Analyzing butterfly flight for better MAV maneuverability
Although micro aerial vehicles (MAVs) could be very useful in search and rescue, exploration and environmental monitoring missions, due to their small size they still lack maneuverability. Johns Hopkins University (JHU) engineers are using high-speed video cameras to figure out how butterflies manage to fly with amazing grace and agility in order to improve maneuvering capabilities of these small airborne robots.
“This research is important because it attempts to not only address issues related to bio-inspired design of MAVs, but it also explores fundamental questions in biology related to the limits and capabilities of flying insects”, said Rajat Mittal, a professor of mechanical engineering who supervises the research.
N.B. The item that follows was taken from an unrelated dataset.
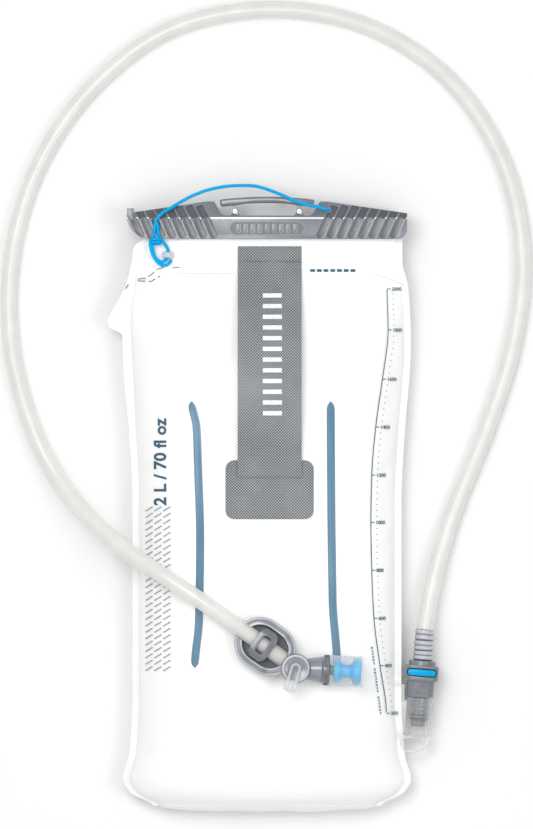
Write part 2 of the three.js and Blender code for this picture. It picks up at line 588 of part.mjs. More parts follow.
// The clear lever on the cap: an arch with two legs that reach past its edge.
function shutoffLever() {
  const w = LEVER.width / 2;
  const inner = w - LEVER.bar;
  const points = [[-w, -LEVER.reach]];
  for (let i = 0; i <= 8; i++) {
    const angle = Math.PI * (1 - i / 8);
    points.push([w * Math.cos(angle), w * Math.sin(angle)]);
  }
  points.push([w, -LEVER.reach], [inner, -LEVER.reach]);
  for (let i = 0; i <= 6; i++) {
    const angle = (Math.PI * i) / 6;
    points.push([inner * Math.cos(angle), inner * Math.sin(angle)]);
  }
  points.push([-inner, -LEVER.reach]);
  const bar = slab(points.reverse(), LEVER.z0, LEVER.z1);
  const foot = block([-w, -LEVER.reach, LEVER.z0], [w, -BARREL.capR - 3.5, LEVER.z1]);
  return joined(bar, foot).rotateZ(LEVER.turn);
}

// The soft mouthpiece: a base ring, a neck and a closed lip with a slit face.
const biteValve = () => turnedX([[BITE.base, BITE.bore], [BITE.base, BITE.baseR], [BITE.neck, BITE.baseR],
  [BITE.neck + 1.6, BITE.neckR], [BITE.lip - 1, BITE.neckR], [BITE.lip, BITE.lipR - 0.6],
  [BITE.end - 1.2, BITE.lipR], [BITE.end, BITE.lipR - 1.6], [BITE.end, 0], [BITE.lip, 0],
  [BITE.lip - 1, BITE.bore], [BITE.base, BITE.bore]]);

const biteCover = () => turnedX([[COVER.x0, COVER.inner], [COVER.x0, COVER.outer],
  [COVER.end - 1, COVER.outer], [COVER.end, COVER.outer - 1.2], [COVER.end, 0], [COVER.x1, 0],
  [COVER.x1, COVER.inner], [COVER.x0, COVER.inner]]);

// ---- the assembly ------------------------------------------------------------------------

const film = clear(0xf2f4f4, 0.5);
const softClear = clear(0xe9ecec, 0.5);
const hardGrey = plain(0x7b7f88, 0.45);
const weave = plain(0x969b9d, 0.9);
const printBlue = plain(0x5a8caa, 0.4);
const brightBlue = plain(0x00a5eb, 0.4);
const seal = plain(0x2b2d30, 0.6);
const steel = plain(0xb4b8bc, 0.3);

function piece(parent, name, geometry, material) {
  const mesh = new THREE.Mesh(geometry, material);
  mesh.name = name;
  parent.add(mesh);
}

function placed(parent, [x, y, z], turn = 0) {
  const group = new THREE.Group();
  group.position.set(x, y, z);
  group.rotation.z = turn;
  parent.add(group);
  return group;
}

const bladder = new THREE.Group();

const finRoom = block([PORT_FIN.x0 - GAP, PORT_FIN.y0 - GAP, PORT_Z - PORT_FIN.half - GAP],
  [PORT_FIN.x1, PORT_FIN.y1 + GAP, PORT_Z + PORT_FIN.half + GAP]);
const loopRoom = block([LOOP.edge - GAP, LOOP.low - GAP, PORT_Z - LOOP.half - GAP],
  [PORT_FIN.x1, PORT_FIN.y0 + 1, PORT_Z + LOOP.half + GAP]);
piece(bladder, "front_panel", cut(panel(true), finRoom, loopRoom), film);
piece(bladder, "back_panel", cut(panel(false), finRoom, loopRoom), film);
piece(bladder, "base_gusset", baseSheet(), film);
piece(bladder, "baffle_left", baffle(BAFFLE.left), printBlue);
piece(bladder, "baffle_right", baffle(BAFFLE.right), printBlue);
piece(bladder, "mouth_rail_front", mouthRail(1), softClear);
piece(bladder, "mouth_rail_back", mouthRail(-1), softClear);
piece(bladder, "tether_tab", tetherTab(), softClear);
piece(bladder, "tether_loop", swept(TETHER_LOOP, CORD_R, 8, 20), brightBlue);
const bowed = (t) => STRAP.lift - 1.2 * t + STRAP.bow * Math.sin(Math.PI * Math.min(1, t * 1.06)) ** 1.5;
piece(bladder, "carry_strap", laid(STRAP, 2, 20, (t) => (t > 0.94 ? 0.5 : bowed(t))), weave);
piece(bladder, "strap_anchor_patch", laid(PATCH, 4, 3, () => PATCH.lift), weave);

const mouth = placed(bladder, [0, 0, NECK_Z]);
piece(mouth, "slider_clamp", sliderBody(), hardGrey);
piece(mouth, "hanger_bar", hangerBar(), hardGrey);
piece(mouth, "hanger_pin_left", hangerPin(-LUG.x), steel);
piece(mouth, "hanger_pin_right", hangerPin(LUG.x), steel);
piece(bladder, "tether_cord", swept(TETHER, CORD_R, 8, 50), brightBlue);

const coupling = placed(bladder, [COUPLING.x, COUPLING.y, PORT_Z], COUPLING.lean);
piece(coupling, "outlet_port", outletPort(), softClear);
piece(coupling, "port_cartridge", cartridge(), hardGrey);
piece(coupling, "cartridge_o_ring_upper", ring(CARTRIDGE.r - 0.35, 0.5, CARTRIDGE.grooves[0]), seal);
piece(coupling, "cartridge_o_ring_lower", ring(CARTRIDGE.r - 0.35, 0.5, CARTRIDGE.grooves[1]), seal);
piece(coupling, "stem_o_ring", ring(STEM.groove + 0.55, 0.3, STEM.grooveY), seal);
piece(coupling, "poppet", poppet(), softClear);
piece(coupling, "poppet_spring", coil(2.4, 0.3, -15.3, -9.9, 4), steel);
piece(coupling, "coupler_body", couplerBody(), hardGrey);
piece(coupling, "release_button", releaseButton(), brightBlue);
piece(coupling, "button_spring", buttonSpring(), steel);

piece(bladder, "drink_tube", swept(ROUTE, TUBE.od / 2, 10, TUBE.steps, TUBE.id / 2), softClear);
const clip = placed(bladder, clipPlace(), TUBE_TURN);
piece(clip, "tube_clip", tubeClip(), hardGrey);

const valve = placed(bladder, [VALVE.x, VALVE.y, TUBE_Z], VALVE.lean);
piece(valve, "valve_housing", valveHousing(), hardGrey);
piece(valve, "valve_collar", valveCollar(), hardGrey);
piece(valve, "shutoff_barrel", shutoffBarrel(), hardGrey);
piece(valve, "shutoff_lever", shutoffLever(), softClear);
piece(valve, "bite_valve", biteValve(), brightBlue);
piece(valve, "bite_valve_cover", biteCover(), softClear);

export default bladder;
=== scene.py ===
"""Looks of a two litre hydration bladder that lies filled on its back.

Sizes are millimetres in the part's frame (X right, Y towards the slide clamp, Z up), and
finished() turns each piece into metres. Matrices named *_FRAME place a piece that is built
about its own axes.
"""

from math import atan2, cos, dist, exp, hypot, pi, radians, sin, sqrt, tan
from types import SimpleNamespace as Sizes

import bmesh
import bpy
from mathutils import Matrix, Vector, noise


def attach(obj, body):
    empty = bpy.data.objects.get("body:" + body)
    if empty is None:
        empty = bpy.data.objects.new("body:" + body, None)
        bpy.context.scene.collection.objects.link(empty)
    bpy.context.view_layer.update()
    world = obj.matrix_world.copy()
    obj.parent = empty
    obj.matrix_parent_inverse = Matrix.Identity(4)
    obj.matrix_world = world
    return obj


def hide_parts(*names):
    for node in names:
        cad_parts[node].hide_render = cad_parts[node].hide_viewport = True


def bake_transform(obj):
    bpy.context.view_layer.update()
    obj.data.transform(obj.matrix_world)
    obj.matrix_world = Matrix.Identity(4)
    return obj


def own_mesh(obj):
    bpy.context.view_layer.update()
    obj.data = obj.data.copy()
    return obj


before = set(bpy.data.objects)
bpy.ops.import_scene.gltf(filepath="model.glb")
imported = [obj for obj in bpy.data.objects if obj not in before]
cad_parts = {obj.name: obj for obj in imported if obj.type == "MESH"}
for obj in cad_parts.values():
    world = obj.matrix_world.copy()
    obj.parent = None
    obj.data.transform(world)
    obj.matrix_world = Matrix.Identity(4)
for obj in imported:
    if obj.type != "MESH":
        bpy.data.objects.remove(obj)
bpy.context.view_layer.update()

# ---- driving dimensions ----

MM = 0.001

# Bag outlines are (y, distance from the middle), and levels are (y, height).
MOUTH_Y = 162.5
BASE_Y = -174.5
BASE_BULGE = 3.2
FLANGE = 4
GAP = 0.3
LAP = GAP / 2 + 0.8
FILM_SHEET = 0.5
NECK_Z = 18.2
NECK_Y = 141
PORT_Z = 13
FOOT = [(BASE_Y, 66), (-167, 79), (-159, 83.5), (-145, 80), (-113, 78), (3, 78), (43, 80)]
LEFT_NECK = [(141, 78.5), (150, 77), (156, 70), (MOUTH_Y, 70)]
LEFT_EDGE = [*FOOT, (82, 83.5), (99, 84), (102.5, 91), (106, 92.6), (115, 88.5), (126, 82.5), *LEFT_NECK]
LEFT_BODY = [*FOOT, (82, 82), (108, 83), (126, 80.5), *LEFT_NECK]
RIGHT_EDGE = [*FOOT, (93, 83.5), (126, 82), (141, 78.5), (MOUTH_Y, 78.5)]
SEAM = [(BASE_Y, PORT_Z), (80, PORT_Z), (110, 15), (141, NECK_Z), (MOUTH_Y, NECK_Z)]
CROWN = [
    (BASE_Y, 25), (-171, 31.5), (-160, 37.5), (-135, 40), (30, 40), (75, 37.5), (105, 31), (128, 24),
    (141, 21.3), (MOUTH_Y, 21.3),
]
FLOOR = [(BASE_Y, 0), (85, 0), (112, 3.5), (141, 15.1), (MOUTH_Y, 15.1)]
WELD_HALF = 1.0

BAFFLE = Sizes(y0=-94, y1=60, half=2.3, groove=1.1, spread=4.5)
LEFT_STRIP = [(-94, -41.8), (-67, -39.4), (-20, -38.7), (24, -40), (45, -40.8), (60, -43.6)]
RIGHT_STRIP = [(-94, 40.6), (-55, 38), (15, 37.1), (60, 36.9)]

STRAP = Sizes(x0=-17, x1=20, y0=16.5, y1=150, thick=1.3, bow=7.5, lift=1.7, corner=0)
PATCH = Sizes(x0=-24, x1=27, y0=-8, y1=26, thick=0.8, lift=0.4, corner=5)
HEM_Y = 141.3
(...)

The high-speed video research was conducted by Tiras Lin, a Whiting School of Engineering undergraduate, who observed how changes in mass distribution associated with the wing flapping and body deformation of a flying insect help it engage in rapid aerial twists and turns.
“Ice skaters who want to spin faster bring their arms in close to their bodies and extend their arms out when they want to slow down”, said Lin. “These positions change the spatial distribution of a skater’s mass and modify their moment of inertia; this in turn affects the rotation of the skater’s body. An insect may be able to do the same thing with its body and wings.”
In collaboration with graduate student Lingxiao Zheng, Lin used three video cameras capable of recording 3,000 one-megapixel images per second to mathematically document the trajectory and body conformation of painted lady butterflies which flap their wings about 25 times per second. JHU researchers anchored the cameras in fixed positions and focused them on a small region within a dry transparent aquarium tank in order to get three-dimensional data and analyze the movement of the insects’ wings and bodies in minute detail.
“We learned that changes in moment of inertia, which is a property associated with mass distribution, plays an important role in insect flight, just as arm and leg motion does for ice skaters and divers”, said Lin.
These findings oppose earlier findings from other researchers who concluded that changes in spatial distribution of mass associated with wing-flapping did not need to be considered in analyzing an insect’s flight maneuverability and stability, at least for insects such as butterflies.
After providing new data for MAV designers and may be useful to biologists who study insect flight dynamics, Lin plans to use the same technique to reveal how fruit flies manage to land upside down on perches.